**EXERCISE DESCRIPTION**
Word for word, restate every line of the listing that follows.

**RECORDED INFORMATION**
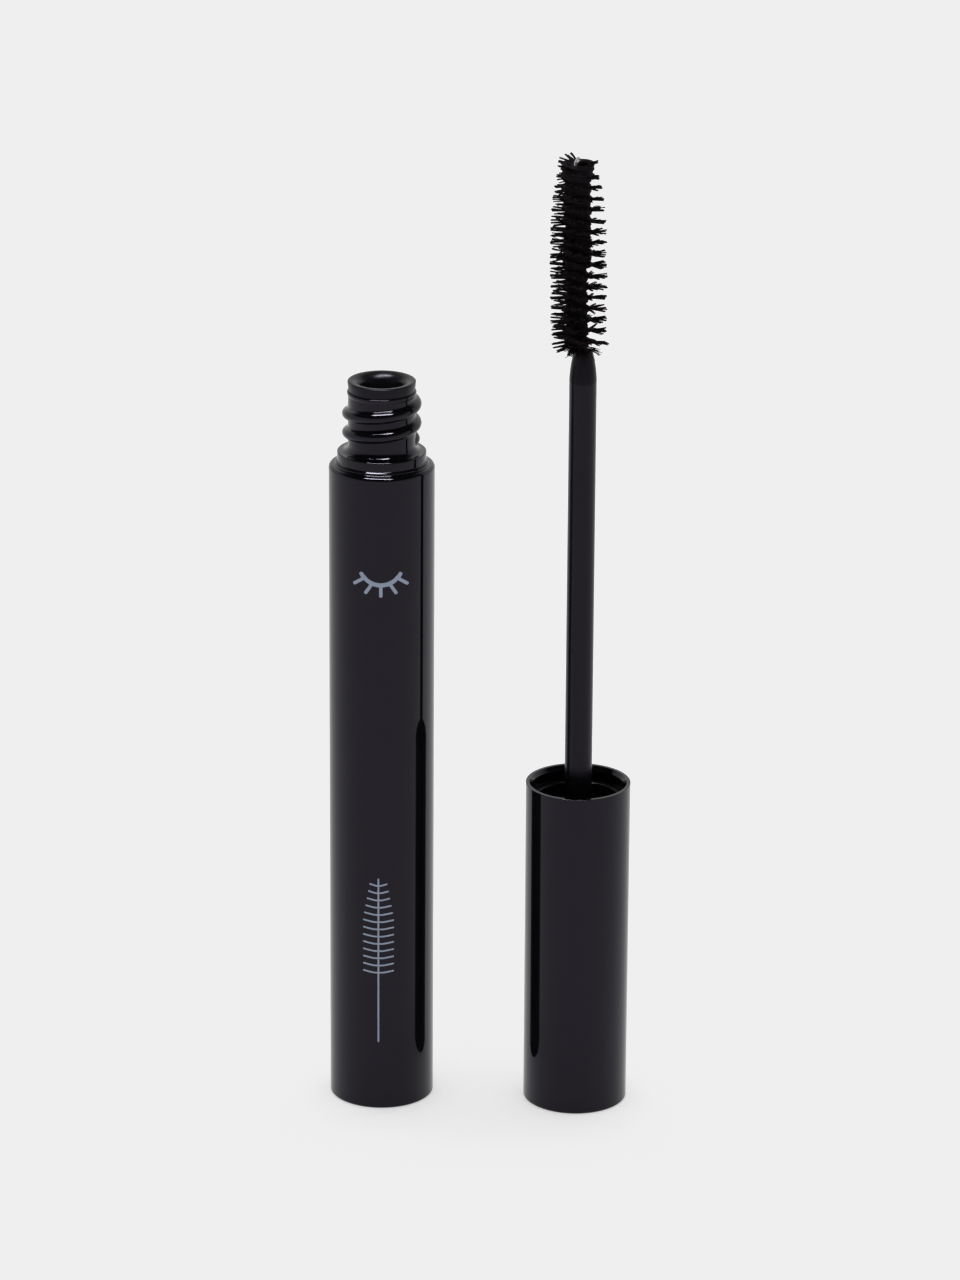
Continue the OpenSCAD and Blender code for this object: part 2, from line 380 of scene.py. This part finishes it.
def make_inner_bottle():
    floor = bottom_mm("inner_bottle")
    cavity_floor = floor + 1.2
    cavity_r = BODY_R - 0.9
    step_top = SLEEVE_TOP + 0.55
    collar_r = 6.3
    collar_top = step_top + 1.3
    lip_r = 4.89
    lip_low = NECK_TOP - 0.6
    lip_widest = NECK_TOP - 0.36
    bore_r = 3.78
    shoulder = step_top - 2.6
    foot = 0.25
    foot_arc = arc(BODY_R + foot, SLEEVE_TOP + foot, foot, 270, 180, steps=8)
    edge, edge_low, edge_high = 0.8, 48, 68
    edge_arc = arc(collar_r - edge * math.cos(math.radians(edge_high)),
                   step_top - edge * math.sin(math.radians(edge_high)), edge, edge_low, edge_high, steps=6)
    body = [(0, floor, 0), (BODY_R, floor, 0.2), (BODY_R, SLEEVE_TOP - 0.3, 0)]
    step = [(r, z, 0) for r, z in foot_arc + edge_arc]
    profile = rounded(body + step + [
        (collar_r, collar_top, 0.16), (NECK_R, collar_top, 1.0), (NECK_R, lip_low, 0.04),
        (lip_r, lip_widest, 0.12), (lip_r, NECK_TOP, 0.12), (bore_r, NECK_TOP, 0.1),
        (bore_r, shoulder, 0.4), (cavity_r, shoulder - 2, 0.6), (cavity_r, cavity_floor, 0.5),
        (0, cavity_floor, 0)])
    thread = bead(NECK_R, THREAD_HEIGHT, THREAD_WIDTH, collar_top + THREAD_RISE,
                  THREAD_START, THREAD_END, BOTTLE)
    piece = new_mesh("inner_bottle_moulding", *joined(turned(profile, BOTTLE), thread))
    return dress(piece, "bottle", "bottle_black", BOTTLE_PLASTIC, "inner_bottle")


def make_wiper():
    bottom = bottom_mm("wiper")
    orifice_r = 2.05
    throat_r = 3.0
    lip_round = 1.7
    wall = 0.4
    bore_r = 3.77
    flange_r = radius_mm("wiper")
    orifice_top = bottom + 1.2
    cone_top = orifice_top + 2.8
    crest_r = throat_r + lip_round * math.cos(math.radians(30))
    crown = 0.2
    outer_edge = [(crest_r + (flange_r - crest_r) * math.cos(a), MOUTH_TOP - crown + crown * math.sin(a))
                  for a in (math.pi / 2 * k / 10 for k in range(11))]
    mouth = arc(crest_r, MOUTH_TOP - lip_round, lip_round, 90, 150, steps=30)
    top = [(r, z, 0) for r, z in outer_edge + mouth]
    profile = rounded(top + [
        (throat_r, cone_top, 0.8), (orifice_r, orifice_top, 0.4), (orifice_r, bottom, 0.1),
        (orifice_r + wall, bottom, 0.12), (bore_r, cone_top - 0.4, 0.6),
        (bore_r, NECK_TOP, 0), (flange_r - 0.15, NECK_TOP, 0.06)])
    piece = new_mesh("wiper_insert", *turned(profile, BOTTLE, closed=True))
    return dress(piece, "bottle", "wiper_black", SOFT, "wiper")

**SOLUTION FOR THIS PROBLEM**
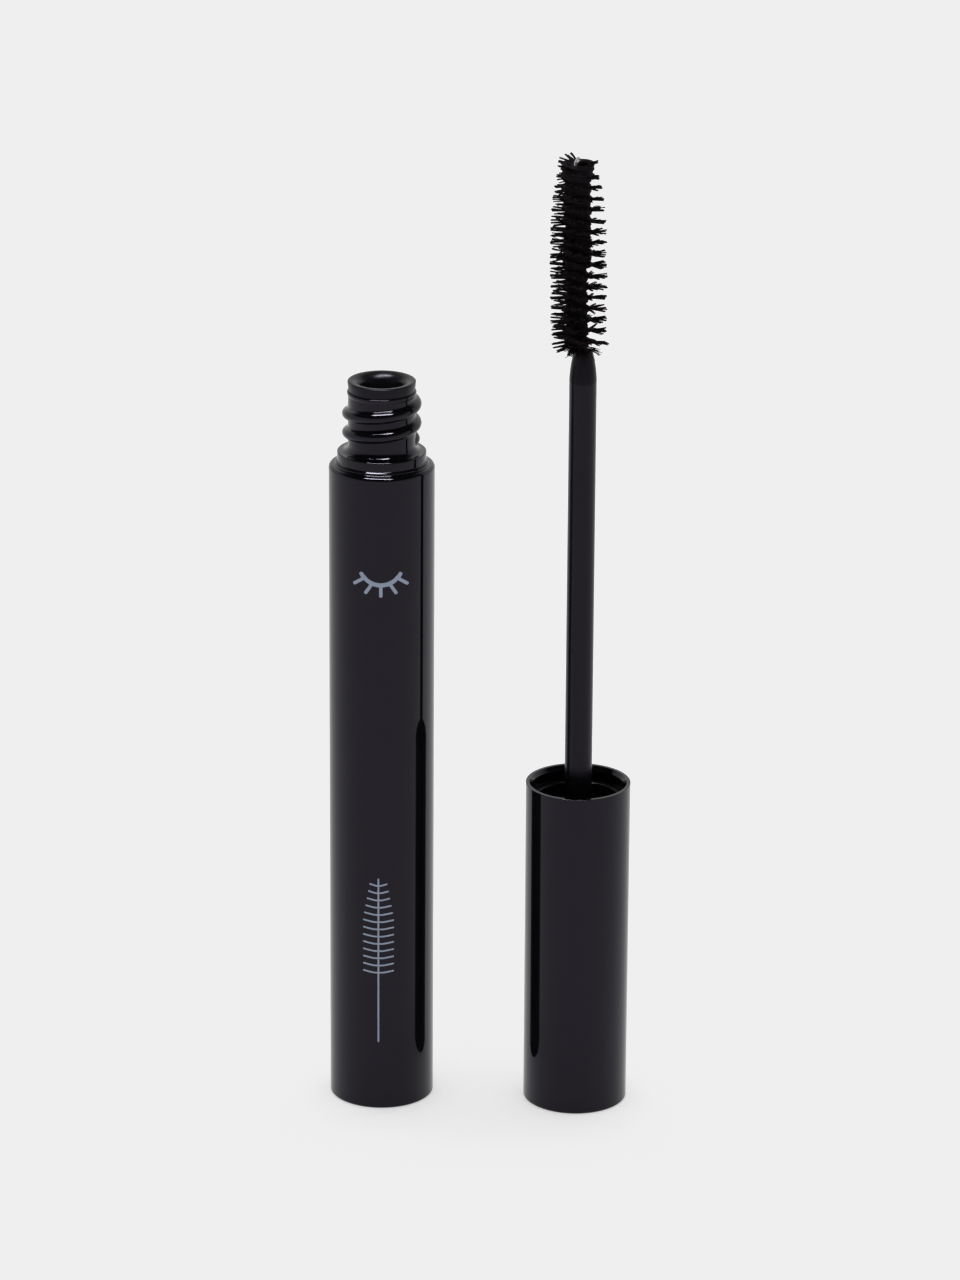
Continue the OpenSCAD and Blender code for this object: part 2, from line 380 of scene.py. This part finishes it.
def make_inner_bottle():
    floor = bottom_mm("inner_bottle")
    cavity_floor = floor + 1.2
    cavity_r = BODY_R - 0.9
    step_top = SLEEVE_TOP + 0.55
    collar_r = 6.3
    collar_top = step_top + 1.3
    lip_r = 4.89
    lip_low = NECK_TOP - 0.6
    lip_widest = NECK_TOP - 0.36
    bore_r = 3.78
    shoulder = step_top - 2.6
    foot = 0.25
    foot_arc = arc(BODY_R + foot, SLEEVE_TOP + foot, foot, 270, 180, steps=8)
    edge, edge_low, edge_high = 0.8, 48, 68
    edge_arc = arc(collar_r - edge * math.cos(math.radians(edge_high)),
                   step_top - edge * math.sin(math.radians(edge_high)), edge, edge_low, edge_high, steps=6)
    body = [(0, floor, 0), (BODY_R, floor, 0.2), (BODY_R, SLEEVE_TOP - 0.3, 0)]
    step = [(r, z, 0) for r, z in foot_arc + edge_arc]
    profile = rounded(body + step + [
        (collar_r, collar_top, 0.16), (NECK_R, collar_top, 1.0), (NECK_R, lip_low, 0.04),
        (lip_r, lip_widest, 0.12), (lip_r, NECK_TOP, 0.12), (bore_r, NECK_TOP, 0.1),
        (bore_r, shoulder, 0.4), (cavity_r, shoulder - 2, 0.6), (cavity_r, cavity_floor, 0.5),
        (0, cavity_floor, 0)])
    thread = bead(NECK_R, THREAD_HEIGHT, THREAD_WIDTH, collar_top + THREAD_RISE,
                  THREAD_START, THREAD_END, BOTTLE)
    piece = new_mesh("inner_bottle_moulding", *joined(turned(profile, BOTTLE), thread))
    return dress(piece, "bottle", "bottle_black", BOTTLE_PLASTIC, "inner_bottle")


def make_wiper():
    bottom = bottom_mm("wiper")
    orifice_r = 2.05
    throat_r = 3.0
    lip_round = 1.7
    wall = 0.4
    bore_r = 3.77
    flange_r = radius_mm("wiper")
    orifice_top = bottom + 1.2
    cone_top = orifice_top + 2.8
    crest_r = throat_r + lip_round * math.cos(math.radians(30))
    crown = 0.2
    outer_edge = [(crest_r + (flange_r - crest_r) * math.cos(a), MOUTH_TOP - crown + crown * math.sin(a))
                  for a in (math.pi / 2 * k / 10 for k in range(11))]
    mouth = arc(crest_r, MOUTH_TOP - lip_round, lip_round, 90, 150, steps=30)
    top = [(r, z, 0) for r, z in outer_edge + mouth]
    profile = rounded(top + [
        (throat_r, cone_top, 0.8), (orifice_r, orifice_top, 0.4), (orifice_r, bottom, 0.1),
        (orifice_r + wall, bottom, 0.12), (bore_r, cone_top - 0.4, 0.6),
        (bore_r, NECK_TOP, 0), (flange_r - 0.15, NECK_TOP, 0.06)])
    piece = new_mesh("wiper_insert", *turned(profile, BOTTLE, closed=True))
    return dress(piece, "bottle", "wiper_black", SOFT, "wiper")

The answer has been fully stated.